Exploiting Vijay’s sudden vulnerability, Ranjeet launches an ambush. During the chaotic brawl, a henchman is gravely wounded, and Vijay is framed for attempted murder and sent to prison. Tragically, the heartbreak of the scandal and exile kills Laajo’s mother.

Left destitute, a pregnant Laajo takes a job as a housemaid—unwittingly landing in the Thakur’s own mansion, where Dashrat helps look after her. Over time, the solitary Thakur unknowingly warms up to his new servant and forms a deep bond with her newborn child, his own unrecognized grandchild.

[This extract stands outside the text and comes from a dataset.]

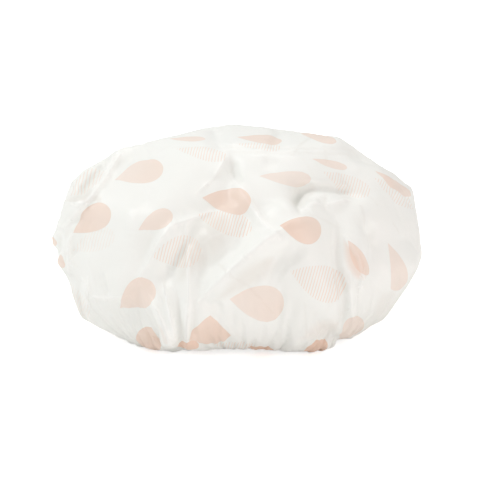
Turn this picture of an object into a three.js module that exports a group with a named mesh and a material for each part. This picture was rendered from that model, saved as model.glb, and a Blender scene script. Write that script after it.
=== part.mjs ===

Driven by desperation, Vijay breaks out of prison to locate his wife and son. His frantic return sets off a rapid sequence of events that unmasks his aunt and Ranjeet's web of deceit, clears Vijay's name, and ultimately reunites the family.

== Cast ==
- Sujit Kumar as Thakur Pratap Singh
- Manoj Verma as Vijay, the Thakur’s son
- Deepika Chikhalia as Laajo, Vijay’s love interest
- Vinod Tiwari, as Ranjeet, the Thakur’s nephew
- Ram Mohan, as Dashrat, the Thukur’s loyal servant
- Leela Mishra, as the mother of Laajo and Birju
- Master Bunty, as Laajo and Vijay’s son
- Chand Prakash Tiwari, as Birju, Vijay’s childhood friend
- Beena Roy
- Ashok Pandey
- Manik Chaudhary
- Bharat Bhushan (guest appearance) as a Banjara visiting the village
- Kimi Katkar (guest appearance) as a nautanki dancer visited by Ranjeet
- Anita Raj (guest appearance)

==Production and background==
Sajanwa Bairi Bhaile Hamaar was produced by Shiv Kumar Dammani under his banner, Dammani Pictures. The film’s prominence derives largely from the cast assembled by Dammani. Kathryn Hardy’s research on Bhojpuri cinema shows that distributors consistently viewed star power—especially a well-known male lead—as central to a film’s commercial prospects, because major stars were believed to ensure strong openings and reduce financial risk. In that context, Dammani’s decision to cast Sujit Kumar as the male lead reflected the industry’s broader emphasis on star-driven films. Press sources describe Kumar as the first “superstar” of Bhojpuri cinema and one of the industry’s most accomplished actors. The film was directed by Dilip Bose, whom reliable sources describe as “undisputably the most successful Bhojpuri film director of the 1980s.” It was Bose’s fourth film with Kumar in the lead role and his first in which Kumar did not share lead billing with Rakesh Pandey.

==Soundtrack==
The film's soundtrack was composed by Chitragupt, with lyrics penned by Sameer.

| No. | Song | Singers |
|---|---|---|
| 1 | Aaj Hum Aa Gaili Maiya | Udit Narayan; Anupama Deshpande; Vinod Kumar |
| 2 | Chupchap Tu Dekhat Chal | Suresh Wadkar |
| 3 | Dadaji Banale Raja Ke Ghoda | Usha Mangeshkar; Shailendra Singh; Mahendra Kapoor |
| 4 | Dhan Dhan Bhag Lalnawa | Alka Yagnik; Udit Narayan; Asha Bhosle |
| 5 | Hamari Nathuniya Ke Nagawa | Asha Bhosle |
| 6 | Jab Hum Jaai Naiharwan | Asha Bhosle |
| 7 | Pardesiya Se Ladal Najariyan | Kavita Krishnamurthy |
| 8 | Sajanwa Bairi Bhaile Hamar | Alka Yagnik |
| 9 | Sunil Ye Shivji | Usha Mangeshkar |
| 10 | Ye Balma Pardesi | Alka Yagnik; Udit Narayan |

==Release==
Sajanwa Baire Bhaile Hamaar was released in India in 1987 as a Bhojpuri-language feature film. Scholarship on the industry places it in the “old Bhojpuri cinema” period (1960–1990). The film is associated with the revival that followed Dangal (1977), a phase often distinguished from the “new Bhojpuri cinema” that developed from the late 1990s.

==Reception==
Accounts of Bhojpuri cinema indicate that films of the “old Bhojpuri cinema” period (1960s–1990s), including Sajanwa Baire Bhaile Hamaar, received little sustained critical attention in the mainstream press. According to Ratnakar Tripathy, Bhojpuri films “are as a matter of rule not reviewed in newspapers or websites except for promotional commentaries and insertions”, and there was “a near absence of textual analysis of Bhojpuri cinema either in the press or academic circles” at the time. Film historian Anjani Srivastava has likewise noted the limited critical documentation of Bhojpuri films from this era. In the absence of contemporary reviews and detailed production coverage, secondary sources discuss Sajanwa Baire Bhaile Hamaar chiefly in terms of its cast and crew and its position in broader histories of early Bhojpuri cinema.